Work instructions:
Within the material below, locate the line with "work.free()" and the line with "cad_parts[node].hide_render = cad_parts[node].hide_viewport", then return those two lines and all lines between them, exactly as written.
===== Extracted data
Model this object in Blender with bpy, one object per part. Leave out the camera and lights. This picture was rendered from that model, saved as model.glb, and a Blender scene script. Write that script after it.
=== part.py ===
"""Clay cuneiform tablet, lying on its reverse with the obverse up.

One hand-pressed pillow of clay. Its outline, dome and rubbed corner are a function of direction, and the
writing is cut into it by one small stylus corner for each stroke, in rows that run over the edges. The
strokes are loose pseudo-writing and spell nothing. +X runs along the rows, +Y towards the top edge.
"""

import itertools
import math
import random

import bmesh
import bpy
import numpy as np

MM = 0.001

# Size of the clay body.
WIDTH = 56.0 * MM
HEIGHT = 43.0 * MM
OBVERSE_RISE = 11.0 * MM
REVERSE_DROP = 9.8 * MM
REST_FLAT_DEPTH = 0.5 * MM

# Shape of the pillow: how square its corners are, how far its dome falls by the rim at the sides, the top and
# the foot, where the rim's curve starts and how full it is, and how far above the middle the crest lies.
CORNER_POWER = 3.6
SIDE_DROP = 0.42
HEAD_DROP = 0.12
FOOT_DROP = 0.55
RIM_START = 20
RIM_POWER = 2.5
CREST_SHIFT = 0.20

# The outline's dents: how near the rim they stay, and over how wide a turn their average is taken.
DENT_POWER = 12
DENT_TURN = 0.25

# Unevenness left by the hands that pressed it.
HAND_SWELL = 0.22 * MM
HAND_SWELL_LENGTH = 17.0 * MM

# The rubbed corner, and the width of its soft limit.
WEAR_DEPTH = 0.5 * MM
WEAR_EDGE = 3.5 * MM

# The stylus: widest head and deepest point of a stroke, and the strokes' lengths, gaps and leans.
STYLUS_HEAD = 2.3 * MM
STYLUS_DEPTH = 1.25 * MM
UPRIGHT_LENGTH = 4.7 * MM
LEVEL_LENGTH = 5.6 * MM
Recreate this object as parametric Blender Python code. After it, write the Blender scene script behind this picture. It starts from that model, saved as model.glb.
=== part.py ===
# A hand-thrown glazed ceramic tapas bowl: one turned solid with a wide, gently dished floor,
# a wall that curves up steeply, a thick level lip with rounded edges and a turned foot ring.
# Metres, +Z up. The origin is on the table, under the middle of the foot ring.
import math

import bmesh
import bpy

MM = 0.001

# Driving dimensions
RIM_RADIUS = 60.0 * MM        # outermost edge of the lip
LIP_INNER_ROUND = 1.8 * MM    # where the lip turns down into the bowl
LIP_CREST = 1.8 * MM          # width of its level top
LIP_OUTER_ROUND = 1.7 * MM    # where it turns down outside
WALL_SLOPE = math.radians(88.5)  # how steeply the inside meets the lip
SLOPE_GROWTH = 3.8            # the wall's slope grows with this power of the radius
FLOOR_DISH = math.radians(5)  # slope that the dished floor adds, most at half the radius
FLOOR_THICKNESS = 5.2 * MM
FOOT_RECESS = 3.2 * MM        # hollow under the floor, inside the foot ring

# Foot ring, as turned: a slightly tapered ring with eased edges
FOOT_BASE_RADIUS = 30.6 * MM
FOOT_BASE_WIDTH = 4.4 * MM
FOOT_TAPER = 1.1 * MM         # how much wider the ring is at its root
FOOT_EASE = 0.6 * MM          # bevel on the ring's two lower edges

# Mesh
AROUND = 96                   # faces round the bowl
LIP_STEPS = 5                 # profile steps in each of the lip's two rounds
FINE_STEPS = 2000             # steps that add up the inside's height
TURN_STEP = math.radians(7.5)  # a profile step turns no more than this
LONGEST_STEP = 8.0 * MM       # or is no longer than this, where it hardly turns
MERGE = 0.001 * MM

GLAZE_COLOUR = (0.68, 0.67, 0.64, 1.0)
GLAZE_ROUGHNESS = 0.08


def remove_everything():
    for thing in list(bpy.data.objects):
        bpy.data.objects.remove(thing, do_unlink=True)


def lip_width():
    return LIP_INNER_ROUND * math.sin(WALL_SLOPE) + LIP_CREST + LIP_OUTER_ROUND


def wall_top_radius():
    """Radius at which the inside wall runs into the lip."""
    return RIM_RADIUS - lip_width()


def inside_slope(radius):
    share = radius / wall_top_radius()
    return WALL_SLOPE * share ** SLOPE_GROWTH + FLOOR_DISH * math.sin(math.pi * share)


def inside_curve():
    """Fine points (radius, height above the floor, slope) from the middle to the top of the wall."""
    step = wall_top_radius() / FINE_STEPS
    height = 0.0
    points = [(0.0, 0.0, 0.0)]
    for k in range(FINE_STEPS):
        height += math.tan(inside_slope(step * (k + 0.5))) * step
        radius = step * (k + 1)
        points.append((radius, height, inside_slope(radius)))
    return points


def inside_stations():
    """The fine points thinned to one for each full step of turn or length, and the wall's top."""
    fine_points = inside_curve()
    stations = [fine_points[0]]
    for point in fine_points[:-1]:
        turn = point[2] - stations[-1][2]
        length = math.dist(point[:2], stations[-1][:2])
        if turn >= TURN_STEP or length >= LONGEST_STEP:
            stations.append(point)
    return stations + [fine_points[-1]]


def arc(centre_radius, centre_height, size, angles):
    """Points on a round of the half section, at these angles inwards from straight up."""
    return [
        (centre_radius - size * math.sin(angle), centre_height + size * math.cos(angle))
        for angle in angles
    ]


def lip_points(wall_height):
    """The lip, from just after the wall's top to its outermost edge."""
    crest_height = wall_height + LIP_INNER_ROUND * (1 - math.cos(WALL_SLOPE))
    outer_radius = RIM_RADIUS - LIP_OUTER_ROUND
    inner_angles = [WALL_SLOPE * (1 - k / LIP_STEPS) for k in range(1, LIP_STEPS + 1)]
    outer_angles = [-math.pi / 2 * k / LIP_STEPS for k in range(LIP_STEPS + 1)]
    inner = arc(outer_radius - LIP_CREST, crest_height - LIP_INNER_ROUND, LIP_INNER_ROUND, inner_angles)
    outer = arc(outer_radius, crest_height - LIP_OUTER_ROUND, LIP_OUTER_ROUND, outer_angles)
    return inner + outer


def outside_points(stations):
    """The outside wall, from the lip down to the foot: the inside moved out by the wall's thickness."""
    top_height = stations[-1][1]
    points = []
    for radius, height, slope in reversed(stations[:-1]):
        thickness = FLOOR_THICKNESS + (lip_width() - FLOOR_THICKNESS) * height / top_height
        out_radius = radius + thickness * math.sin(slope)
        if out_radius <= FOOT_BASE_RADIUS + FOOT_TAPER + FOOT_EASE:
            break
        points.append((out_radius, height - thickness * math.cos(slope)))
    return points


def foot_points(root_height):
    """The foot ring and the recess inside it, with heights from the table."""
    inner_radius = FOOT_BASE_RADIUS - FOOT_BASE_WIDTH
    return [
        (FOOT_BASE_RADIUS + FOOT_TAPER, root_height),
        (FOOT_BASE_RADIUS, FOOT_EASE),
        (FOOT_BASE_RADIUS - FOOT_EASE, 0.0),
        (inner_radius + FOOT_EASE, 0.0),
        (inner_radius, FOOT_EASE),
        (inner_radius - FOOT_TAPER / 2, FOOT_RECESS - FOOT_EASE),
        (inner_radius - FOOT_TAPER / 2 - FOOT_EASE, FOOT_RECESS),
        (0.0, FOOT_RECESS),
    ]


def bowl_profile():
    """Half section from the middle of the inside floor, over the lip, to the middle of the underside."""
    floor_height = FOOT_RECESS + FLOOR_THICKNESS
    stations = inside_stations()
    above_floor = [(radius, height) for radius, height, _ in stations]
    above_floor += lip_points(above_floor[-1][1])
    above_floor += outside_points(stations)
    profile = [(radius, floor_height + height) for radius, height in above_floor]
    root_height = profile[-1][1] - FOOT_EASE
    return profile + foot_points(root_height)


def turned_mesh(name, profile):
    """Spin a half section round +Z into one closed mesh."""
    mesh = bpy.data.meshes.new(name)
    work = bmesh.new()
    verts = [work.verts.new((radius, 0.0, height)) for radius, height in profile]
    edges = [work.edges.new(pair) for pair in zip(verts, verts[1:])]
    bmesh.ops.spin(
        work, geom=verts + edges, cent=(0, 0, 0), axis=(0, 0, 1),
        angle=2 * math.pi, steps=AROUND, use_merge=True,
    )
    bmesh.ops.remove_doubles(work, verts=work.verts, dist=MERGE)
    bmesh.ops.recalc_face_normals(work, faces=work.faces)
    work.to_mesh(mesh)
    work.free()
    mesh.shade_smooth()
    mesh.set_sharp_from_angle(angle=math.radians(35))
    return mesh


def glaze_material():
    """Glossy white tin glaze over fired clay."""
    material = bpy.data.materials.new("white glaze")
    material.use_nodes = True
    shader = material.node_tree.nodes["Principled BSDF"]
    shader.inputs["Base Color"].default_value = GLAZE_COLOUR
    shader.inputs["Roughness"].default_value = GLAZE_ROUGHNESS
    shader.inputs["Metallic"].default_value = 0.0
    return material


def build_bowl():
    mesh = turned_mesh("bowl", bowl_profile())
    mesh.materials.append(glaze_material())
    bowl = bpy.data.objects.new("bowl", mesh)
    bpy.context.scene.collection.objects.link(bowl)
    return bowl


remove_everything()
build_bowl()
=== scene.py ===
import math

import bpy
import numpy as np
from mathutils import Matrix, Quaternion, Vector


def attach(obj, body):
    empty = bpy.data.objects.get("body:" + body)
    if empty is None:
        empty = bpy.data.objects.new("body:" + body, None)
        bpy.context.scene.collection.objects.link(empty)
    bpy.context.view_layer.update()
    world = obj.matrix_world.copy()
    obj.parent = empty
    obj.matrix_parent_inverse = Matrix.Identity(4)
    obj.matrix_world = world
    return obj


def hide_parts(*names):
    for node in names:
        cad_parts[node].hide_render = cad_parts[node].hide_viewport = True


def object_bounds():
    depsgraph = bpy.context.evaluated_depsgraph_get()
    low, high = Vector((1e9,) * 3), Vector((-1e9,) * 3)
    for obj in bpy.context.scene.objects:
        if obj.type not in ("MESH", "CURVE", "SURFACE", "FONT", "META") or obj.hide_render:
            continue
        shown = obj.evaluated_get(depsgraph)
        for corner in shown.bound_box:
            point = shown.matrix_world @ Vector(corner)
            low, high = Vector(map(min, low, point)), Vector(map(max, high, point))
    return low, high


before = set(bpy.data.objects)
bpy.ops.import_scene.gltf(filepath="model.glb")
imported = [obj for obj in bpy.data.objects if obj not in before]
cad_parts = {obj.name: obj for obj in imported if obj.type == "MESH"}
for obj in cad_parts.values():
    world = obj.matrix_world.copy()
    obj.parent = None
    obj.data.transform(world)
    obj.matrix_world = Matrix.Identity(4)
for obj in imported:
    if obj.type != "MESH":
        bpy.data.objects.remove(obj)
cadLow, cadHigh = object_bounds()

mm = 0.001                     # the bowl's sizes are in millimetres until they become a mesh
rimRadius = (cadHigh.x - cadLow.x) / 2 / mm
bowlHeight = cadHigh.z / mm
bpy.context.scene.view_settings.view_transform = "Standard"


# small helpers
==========
Answer to this exercise:
    work.free()
    mesh.shade_smooth()
    mesh.set_sharp_from_angle(angle=math.radians(35))
    return mesh


def glaze_material():
    """Glossy white tin glaze over fired clay."""
    material = bpy.data.materials.new("white glaze")
    material.use_nodes = True
    shader = material.node_tree.nodes["Principled BSDF"]
    shader.inputs["Base Color"].default_value = GLAZE_COLOUR
    shader.inputs["Roughness"].default_value = GLAZE_ROUGHNESS
    shader.inputs["Metallic"].default_value = 0.0
    return material


def build_bowl():
    mesh = turned_mesh("bowl", bowl_profile())
    mesh.materials.append(glaze_material())
    bowl = bpy.data.objects.new("bowl", mesh)
    bpy.context.scene.collection.objects.link(bowl)
    return bowl


remove_everything()
build_bowl()
=== scene.py ===
import math

import bpy
import numpy as np
from mathutils import Matrix, Quaternion, Vector


def attach(obj, body):
    empty = bpy.data.objects.get("body:" + body)
    if empty is None:
        empty = bpy.data.objects.new("body:" + body, None)
        bpy.context.scene.collection.objects.link(empty)
    bpy.context.view_layer.update()
    world = obj.matrix_world.copy()
    obj.parent = empty
    obj.matrix_parent_inverse = Matrix.Identity(4)
    obj.matrix_world = world
    return obj


def hide_parts(*names):
    for node in names:
        cad_parts[node].hide_render = cad_parts[node].hide_viewport = True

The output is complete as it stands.